> _Supplied material_

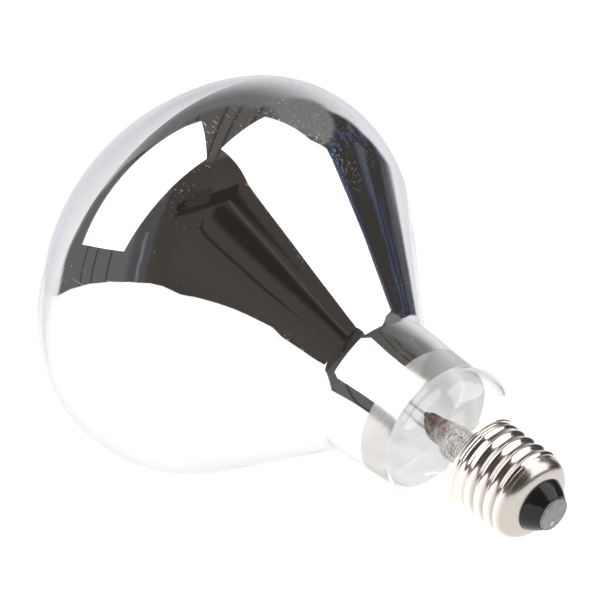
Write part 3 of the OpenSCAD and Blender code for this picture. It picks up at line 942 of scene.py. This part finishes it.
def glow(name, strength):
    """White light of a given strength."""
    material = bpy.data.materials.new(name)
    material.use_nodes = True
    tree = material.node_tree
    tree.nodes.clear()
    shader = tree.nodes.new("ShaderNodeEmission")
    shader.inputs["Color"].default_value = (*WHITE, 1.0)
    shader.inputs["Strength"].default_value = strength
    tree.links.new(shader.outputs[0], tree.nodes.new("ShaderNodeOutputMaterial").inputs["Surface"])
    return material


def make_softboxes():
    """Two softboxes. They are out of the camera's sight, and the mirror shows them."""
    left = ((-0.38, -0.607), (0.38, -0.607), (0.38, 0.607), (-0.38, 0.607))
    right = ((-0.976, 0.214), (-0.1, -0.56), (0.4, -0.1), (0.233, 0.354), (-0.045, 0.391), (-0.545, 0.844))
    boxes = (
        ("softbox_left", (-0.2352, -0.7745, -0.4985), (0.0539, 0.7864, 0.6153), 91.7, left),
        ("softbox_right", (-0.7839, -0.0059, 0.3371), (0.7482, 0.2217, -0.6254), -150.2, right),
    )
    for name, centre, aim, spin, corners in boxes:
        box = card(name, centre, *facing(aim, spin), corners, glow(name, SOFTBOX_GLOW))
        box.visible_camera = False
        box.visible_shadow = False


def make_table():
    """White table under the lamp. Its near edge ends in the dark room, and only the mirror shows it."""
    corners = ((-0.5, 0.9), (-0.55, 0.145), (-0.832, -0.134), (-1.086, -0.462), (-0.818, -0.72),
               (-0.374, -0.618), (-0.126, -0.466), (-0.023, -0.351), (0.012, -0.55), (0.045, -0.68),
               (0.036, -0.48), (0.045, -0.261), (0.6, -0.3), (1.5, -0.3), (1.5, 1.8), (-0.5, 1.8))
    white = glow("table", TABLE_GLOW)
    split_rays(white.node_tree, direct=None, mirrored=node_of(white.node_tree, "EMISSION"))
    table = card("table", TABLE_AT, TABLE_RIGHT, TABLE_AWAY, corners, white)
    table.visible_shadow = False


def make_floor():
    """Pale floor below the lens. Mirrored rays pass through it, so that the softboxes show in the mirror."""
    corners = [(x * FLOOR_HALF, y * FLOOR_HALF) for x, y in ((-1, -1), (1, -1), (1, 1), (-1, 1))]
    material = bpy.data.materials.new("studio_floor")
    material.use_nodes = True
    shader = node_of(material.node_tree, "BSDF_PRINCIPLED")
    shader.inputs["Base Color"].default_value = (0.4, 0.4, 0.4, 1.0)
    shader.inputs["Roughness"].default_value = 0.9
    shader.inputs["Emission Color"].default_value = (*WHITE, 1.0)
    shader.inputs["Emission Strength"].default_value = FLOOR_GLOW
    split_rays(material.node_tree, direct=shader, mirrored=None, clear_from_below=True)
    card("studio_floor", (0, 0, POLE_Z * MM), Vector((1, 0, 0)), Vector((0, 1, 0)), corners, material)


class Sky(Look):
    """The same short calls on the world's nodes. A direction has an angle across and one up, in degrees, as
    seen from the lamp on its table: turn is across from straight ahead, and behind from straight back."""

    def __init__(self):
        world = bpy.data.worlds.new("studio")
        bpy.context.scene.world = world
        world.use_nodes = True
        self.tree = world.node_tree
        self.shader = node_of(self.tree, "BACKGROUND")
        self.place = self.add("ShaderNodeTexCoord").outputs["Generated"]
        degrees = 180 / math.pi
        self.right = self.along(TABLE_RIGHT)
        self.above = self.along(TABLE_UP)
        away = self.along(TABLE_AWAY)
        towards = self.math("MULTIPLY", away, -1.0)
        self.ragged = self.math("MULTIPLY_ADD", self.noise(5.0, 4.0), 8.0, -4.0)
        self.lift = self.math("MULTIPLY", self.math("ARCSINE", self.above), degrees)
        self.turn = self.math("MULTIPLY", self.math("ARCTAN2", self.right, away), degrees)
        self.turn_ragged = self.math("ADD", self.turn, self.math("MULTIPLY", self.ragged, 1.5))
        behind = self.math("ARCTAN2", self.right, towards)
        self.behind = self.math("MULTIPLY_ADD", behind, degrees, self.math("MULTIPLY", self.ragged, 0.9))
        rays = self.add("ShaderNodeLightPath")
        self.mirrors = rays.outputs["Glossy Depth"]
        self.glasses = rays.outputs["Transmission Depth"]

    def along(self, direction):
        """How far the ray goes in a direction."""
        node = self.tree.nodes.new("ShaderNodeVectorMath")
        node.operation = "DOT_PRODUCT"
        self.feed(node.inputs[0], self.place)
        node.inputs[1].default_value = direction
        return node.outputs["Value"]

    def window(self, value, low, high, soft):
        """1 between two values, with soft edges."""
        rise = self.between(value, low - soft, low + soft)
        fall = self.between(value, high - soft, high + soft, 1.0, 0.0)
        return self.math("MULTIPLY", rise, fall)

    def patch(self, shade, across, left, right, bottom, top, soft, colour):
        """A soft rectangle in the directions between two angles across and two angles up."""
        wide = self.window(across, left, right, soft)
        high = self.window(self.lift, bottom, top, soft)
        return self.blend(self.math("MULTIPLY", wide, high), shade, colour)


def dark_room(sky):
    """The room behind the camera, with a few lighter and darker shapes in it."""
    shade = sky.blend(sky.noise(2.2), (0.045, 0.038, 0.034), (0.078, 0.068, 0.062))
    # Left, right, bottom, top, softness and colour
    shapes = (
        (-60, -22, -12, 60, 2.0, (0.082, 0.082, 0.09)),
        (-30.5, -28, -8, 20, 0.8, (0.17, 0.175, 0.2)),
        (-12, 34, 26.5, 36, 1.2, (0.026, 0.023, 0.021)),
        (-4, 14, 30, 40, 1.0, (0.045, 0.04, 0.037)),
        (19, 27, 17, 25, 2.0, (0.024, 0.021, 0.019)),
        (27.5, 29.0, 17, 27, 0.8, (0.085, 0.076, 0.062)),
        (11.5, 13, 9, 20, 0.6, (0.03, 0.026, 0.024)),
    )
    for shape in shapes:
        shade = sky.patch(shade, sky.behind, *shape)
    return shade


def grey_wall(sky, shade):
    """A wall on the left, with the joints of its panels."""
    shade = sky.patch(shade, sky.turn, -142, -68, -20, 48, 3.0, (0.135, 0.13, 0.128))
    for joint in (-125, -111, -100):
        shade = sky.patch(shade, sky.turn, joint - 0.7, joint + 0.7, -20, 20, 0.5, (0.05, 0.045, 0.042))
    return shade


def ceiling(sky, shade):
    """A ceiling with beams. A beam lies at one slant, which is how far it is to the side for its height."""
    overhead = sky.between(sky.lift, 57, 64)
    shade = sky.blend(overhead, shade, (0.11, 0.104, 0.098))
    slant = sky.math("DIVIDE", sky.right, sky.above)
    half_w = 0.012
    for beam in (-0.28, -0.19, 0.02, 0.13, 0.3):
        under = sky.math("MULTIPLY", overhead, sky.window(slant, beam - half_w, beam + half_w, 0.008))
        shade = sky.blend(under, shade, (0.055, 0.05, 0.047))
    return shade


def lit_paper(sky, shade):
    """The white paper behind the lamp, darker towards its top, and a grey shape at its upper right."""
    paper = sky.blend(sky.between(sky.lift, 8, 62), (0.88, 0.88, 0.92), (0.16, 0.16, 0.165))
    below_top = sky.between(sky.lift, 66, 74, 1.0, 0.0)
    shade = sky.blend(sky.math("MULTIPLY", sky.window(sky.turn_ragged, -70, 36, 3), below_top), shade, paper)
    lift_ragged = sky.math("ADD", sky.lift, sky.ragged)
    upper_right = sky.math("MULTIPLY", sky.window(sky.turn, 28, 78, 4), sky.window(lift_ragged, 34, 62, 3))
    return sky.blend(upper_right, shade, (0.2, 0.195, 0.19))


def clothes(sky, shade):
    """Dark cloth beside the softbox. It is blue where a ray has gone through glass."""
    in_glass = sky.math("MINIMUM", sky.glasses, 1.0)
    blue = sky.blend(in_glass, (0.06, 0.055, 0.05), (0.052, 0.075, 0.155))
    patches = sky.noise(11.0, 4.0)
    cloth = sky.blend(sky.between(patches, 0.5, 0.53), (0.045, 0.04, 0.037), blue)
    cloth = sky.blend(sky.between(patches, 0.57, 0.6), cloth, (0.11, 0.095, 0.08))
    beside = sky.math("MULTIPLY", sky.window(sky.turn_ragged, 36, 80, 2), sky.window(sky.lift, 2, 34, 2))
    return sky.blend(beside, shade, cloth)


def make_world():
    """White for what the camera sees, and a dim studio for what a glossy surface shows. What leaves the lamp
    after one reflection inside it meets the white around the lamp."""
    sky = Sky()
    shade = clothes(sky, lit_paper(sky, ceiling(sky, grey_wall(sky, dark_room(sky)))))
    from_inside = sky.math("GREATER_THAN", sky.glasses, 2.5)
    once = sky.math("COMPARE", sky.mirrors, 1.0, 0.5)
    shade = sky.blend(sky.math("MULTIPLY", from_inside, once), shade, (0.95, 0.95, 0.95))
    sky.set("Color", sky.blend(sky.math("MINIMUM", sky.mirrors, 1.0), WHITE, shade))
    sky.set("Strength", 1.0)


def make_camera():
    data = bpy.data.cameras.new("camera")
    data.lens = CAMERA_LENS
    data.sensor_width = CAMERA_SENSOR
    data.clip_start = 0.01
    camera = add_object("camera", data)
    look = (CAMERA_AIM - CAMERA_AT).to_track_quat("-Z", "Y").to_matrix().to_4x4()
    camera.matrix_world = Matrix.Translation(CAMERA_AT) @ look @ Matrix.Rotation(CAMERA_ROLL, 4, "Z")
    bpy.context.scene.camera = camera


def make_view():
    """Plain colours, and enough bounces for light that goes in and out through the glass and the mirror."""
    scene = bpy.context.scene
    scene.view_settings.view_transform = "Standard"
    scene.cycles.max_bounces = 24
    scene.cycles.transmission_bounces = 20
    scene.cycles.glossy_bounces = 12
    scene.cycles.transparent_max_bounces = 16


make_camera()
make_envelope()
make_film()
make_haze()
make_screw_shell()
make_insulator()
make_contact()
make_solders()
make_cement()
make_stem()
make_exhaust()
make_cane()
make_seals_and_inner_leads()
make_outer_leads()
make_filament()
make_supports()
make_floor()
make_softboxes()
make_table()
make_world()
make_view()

...

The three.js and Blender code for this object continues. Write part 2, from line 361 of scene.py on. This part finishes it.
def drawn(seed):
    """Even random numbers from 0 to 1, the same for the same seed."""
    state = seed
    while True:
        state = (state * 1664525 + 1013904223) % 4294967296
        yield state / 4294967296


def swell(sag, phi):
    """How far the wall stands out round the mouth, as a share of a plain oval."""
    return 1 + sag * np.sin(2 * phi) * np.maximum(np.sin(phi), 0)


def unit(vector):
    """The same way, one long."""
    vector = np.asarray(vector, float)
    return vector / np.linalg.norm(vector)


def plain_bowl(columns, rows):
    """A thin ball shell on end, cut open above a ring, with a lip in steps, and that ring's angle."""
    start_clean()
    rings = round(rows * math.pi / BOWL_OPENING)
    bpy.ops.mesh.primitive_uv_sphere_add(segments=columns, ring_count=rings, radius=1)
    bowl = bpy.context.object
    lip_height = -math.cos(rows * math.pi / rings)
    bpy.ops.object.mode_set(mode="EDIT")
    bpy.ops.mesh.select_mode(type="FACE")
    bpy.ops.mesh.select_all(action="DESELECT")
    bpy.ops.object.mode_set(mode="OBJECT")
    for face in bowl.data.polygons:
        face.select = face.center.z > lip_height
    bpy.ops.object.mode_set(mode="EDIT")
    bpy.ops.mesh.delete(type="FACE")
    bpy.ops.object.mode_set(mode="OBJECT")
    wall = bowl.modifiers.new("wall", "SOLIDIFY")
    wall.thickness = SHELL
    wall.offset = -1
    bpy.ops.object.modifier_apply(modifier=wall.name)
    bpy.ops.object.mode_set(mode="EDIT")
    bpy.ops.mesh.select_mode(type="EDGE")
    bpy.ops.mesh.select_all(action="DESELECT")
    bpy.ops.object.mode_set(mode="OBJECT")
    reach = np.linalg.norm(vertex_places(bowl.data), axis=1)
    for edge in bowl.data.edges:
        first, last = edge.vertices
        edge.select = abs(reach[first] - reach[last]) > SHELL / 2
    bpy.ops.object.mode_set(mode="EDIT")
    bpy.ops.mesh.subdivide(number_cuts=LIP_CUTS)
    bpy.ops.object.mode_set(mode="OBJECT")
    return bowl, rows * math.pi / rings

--

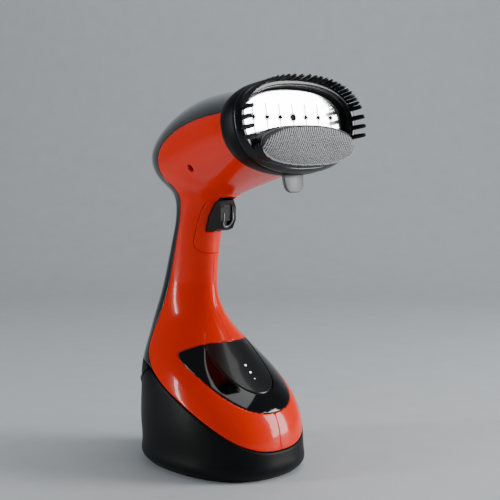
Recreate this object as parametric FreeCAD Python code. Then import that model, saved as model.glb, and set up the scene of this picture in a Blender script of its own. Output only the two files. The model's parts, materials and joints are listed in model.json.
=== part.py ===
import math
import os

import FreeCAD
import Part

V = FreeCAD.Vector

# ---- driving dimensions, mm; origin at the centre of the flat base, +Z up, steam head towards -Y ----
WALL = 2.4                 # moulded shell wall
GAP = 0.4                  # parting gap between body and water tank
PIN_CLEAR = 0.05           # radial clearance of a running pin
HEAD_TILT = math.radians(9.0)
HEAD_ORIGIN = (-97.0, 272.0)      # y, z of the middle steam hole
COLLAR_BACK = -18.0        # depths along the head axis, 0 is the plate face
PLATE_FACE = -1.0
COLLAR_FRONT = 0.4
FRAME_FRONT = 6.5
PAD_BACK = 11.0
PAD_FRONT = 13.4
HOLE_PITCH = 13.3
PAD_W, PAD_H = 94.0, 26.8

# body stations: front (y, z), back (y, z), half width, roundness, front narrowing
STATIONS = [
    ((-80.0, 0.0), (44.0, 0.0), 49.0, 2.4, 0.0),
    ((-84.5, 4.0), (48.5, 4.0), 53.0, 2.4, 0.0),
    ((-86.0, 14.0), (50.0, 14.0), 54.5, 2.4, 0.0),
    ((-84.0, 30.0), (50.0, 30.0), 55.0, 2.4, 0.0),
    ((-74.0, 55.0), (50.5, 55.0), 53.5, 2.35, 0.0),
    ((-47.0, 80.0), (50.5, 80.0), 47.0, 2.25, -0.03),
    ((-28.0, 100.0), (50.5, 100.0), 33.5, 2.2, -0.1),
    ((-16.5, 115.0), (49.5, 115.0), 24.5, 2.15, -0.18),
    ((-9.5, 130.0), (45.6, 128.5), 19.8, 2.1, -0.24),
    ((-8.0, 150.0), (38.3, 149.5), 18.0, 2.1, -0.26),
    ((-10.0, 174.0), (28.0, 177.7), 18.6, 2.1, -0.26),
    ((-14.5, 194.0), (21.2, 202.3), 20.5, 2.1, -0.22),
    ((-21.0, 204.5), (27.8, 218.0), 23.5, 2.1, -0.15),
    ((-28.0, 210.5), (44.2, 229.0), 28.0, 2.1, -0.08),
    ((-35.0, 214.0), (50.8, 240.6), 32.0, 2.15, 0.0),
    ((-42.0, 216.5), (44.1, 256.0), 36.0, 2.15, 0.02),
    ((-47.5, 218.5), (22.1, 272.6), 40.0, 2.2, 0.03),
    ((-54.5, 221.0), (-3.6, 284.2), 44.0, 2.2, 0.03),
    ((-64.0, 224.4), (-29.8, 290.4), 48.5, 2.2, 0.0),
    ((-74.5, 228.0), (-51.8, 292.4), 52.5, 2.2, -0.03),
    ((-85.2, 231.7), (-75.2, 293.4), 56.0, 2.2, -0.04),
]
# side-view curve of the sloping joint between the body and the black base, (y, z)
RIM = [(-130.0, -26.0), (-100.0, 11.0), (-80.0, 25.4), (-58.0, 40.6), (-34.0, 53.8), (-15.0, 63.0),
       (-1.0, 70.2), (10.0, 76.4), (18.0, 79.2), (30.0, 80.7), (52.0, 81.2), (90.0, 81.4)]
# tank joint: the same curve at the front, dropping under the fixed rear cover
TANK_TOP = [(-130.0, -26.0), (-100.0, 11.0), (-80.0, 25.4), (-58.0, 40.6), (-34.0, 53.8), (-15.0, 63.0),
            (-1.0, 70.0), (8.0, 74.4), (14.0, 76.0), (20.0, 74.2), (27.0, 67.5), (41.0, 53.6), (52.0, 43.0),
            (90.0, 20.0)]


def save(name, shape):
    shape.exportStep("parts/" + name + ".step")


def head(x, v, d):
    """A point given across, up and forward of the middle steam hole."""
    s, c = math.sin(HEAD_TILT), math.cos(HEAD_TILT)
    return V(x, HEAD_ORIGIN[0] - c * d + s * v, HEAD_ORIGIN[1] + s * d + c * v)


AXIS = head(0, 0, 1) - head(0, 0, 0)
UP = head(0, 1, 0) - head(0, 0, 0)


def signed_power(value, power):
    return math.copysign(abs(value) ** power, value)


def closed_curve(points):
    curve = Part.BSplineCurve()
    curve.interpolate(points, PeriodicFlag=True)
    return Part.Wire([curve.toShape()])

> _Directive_
How many lines in the records above contain the word "Write"? Give only the number.

> _Solution to the problem_
2